Agile methodologies have achieved mass market status for many different types of projects, demonstrating that they are applicable beyond their roots in technology.  Significant coverage at conferences, courses, and in online content have cemented their reputation as a best practice.  This does not imply that an organization hoping to transform itself from traditional to agile approaches can do so without facing some hurdles.  A lot has been written about the organization change management challenges associated with the transition, but here are some other road blocks to realizing the benefits from agile methods.

 1. Executing Iteratively, but Delivering Waterfall

 An attribute of agile methods is that project scope is delivered regularly over the project lifetime.  Some organizations might structure their projects into a set of iterations, but do not deliver customer usable products as an outcome of these iterations (documentation is usually not considered a true business value deliverable).  This limits a customer’s ability to refine or reprioritize remaining work items and can incur opportunity costs if the project team continues to enhance certain “in progress” deliverables which the customer might have considered good enough.  A variant on this issue is a project team that delivers frequently, but the customer insists on waiting till the end of the project instead of evaluating whether their business needs have been sufficiently met.

 2. Insufficient Involvement of the Customer

 Agile methods work best when the distance between the customer and the project team is reduced so that refining and prioritizing the work item backlog, decision making and deliverables review can occur in a timely fashion.  This can require a significant commitment of effort on the part of the customer but selling the necessity for this involvement is preferable to accepting the risks associated with compromises such as having a project team member act as a proxy for the real customer.

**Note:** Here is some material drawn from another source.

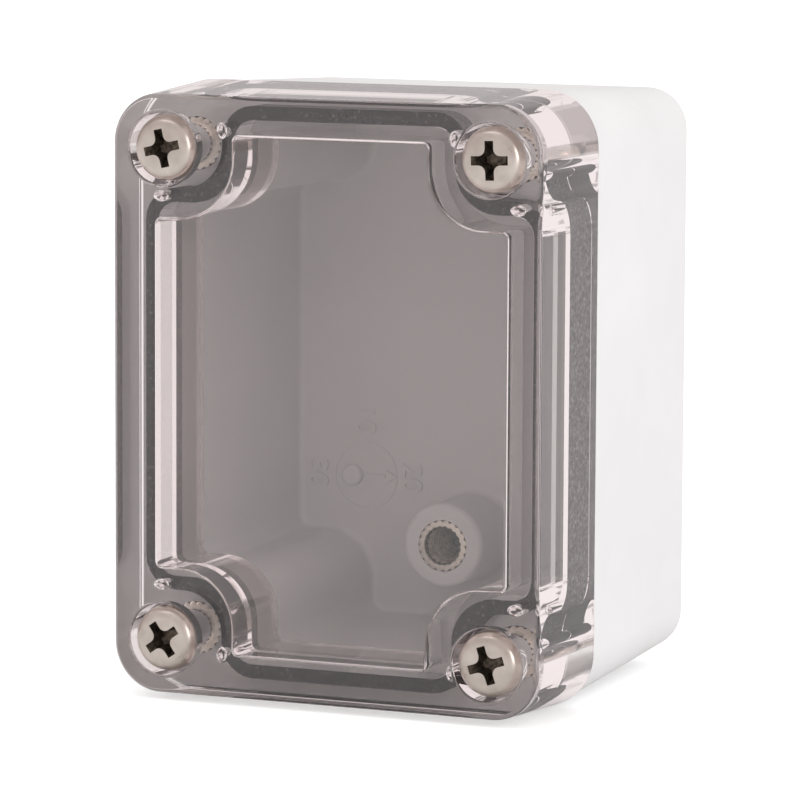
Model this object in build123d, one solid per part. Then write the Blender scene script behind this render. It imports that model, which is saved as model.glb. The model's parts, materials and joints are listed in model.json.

 3. Multitasking Impacts both Velocity and Team Cohesion

 Excessive multi-tasking hurts projects, regardless of their delivery approach.  However, it can be lethal for agile projects as the context switching and knowledge gaps that result will reduce productivity, introduce quality issues and make it difficult to predictably calculate or use delivery velocity.  These outcomes can cause organizations to lose faith in their agile initiatives and revert to more traditional approaches without understanding that the issue is not one of methodology

4. Agile does not Imply “just do it”

 Contradictory to the manager’s doctrine from this Dilbert cartoon (http://www.dilbert.com/fast/2007-11-26/), planning is not wholly replaced by execution in agile projects.  While the depth of planning is inversely related to the “nearness” of an activity or decision, a lack of pragmatic, right-sized planning will result in chaos for any project.  This is a part of the agile transition change management process – learning to strike the right balance between too much and too little planning.

Adopting agile approaches can be a positive step towards increasing business value realization and project throughput, but ignoring the potholes along the journey will give your transformation initiative a flat tire!